TCO2: Total CO2 Cost of Ownership is a tool for analyzing the carbon footprint of database server replacements. It was developed by the Data Engineering Systems group at the Hasso Platner Institute, including Tilmann Rabl (PI) and Ilin Tolovski (doctoral researcher) from FONDA subproject B6. Ilin, Tilmann and Marcel Weisgut presented TCO2 at the 51st Conference on Very Large Databases (VLDB) on September 3rd. The tool provides a break-even analysis of server replacement, taking into consideration, among other factors, the embodied carbon of new hardware, the carbon intensity of a nation’s power supply, and the type of workload being run. Explore these relationships for yourself here!
Abstract:
Data centers produce a significant and increasing amount of CO2 emissions.
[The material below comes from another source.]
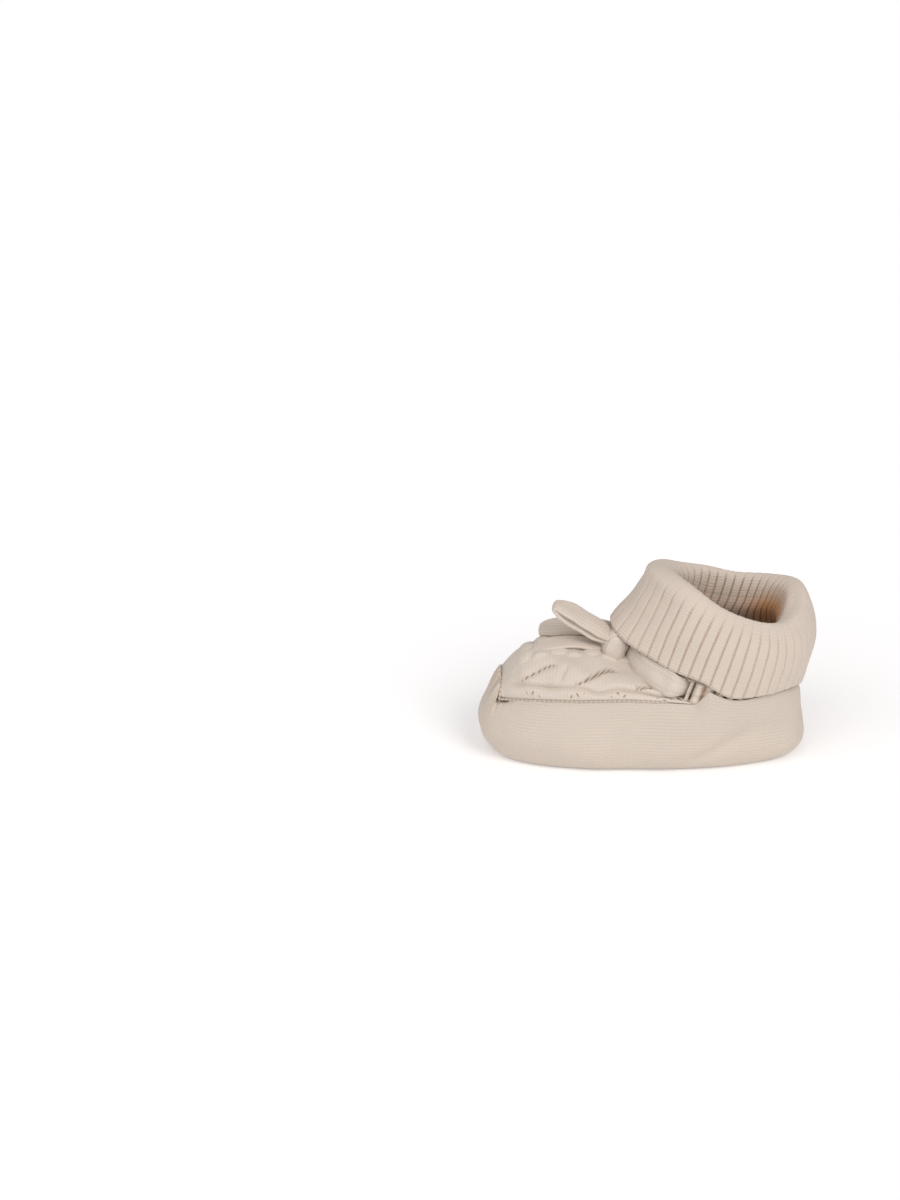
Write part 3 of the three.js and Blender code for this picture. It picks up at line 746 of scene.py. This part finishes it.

In the past, these have been predominantly due to energy generation for powering data centers. With the transition to energy sources with lower carbon production, the embodied carbon (i.e., CO2 and other greenhouse gas emissions during production, transport, and end-of-life) plays an increasing role when planning server lifecycles. While replacing an old server with newer hardware will typically reduce the power consumption of individual tasks, due to better efficiency of modern CPUs, offsetting the embodied carbon of new hardware can take months to tens of years, depending on the grid carbon intensity.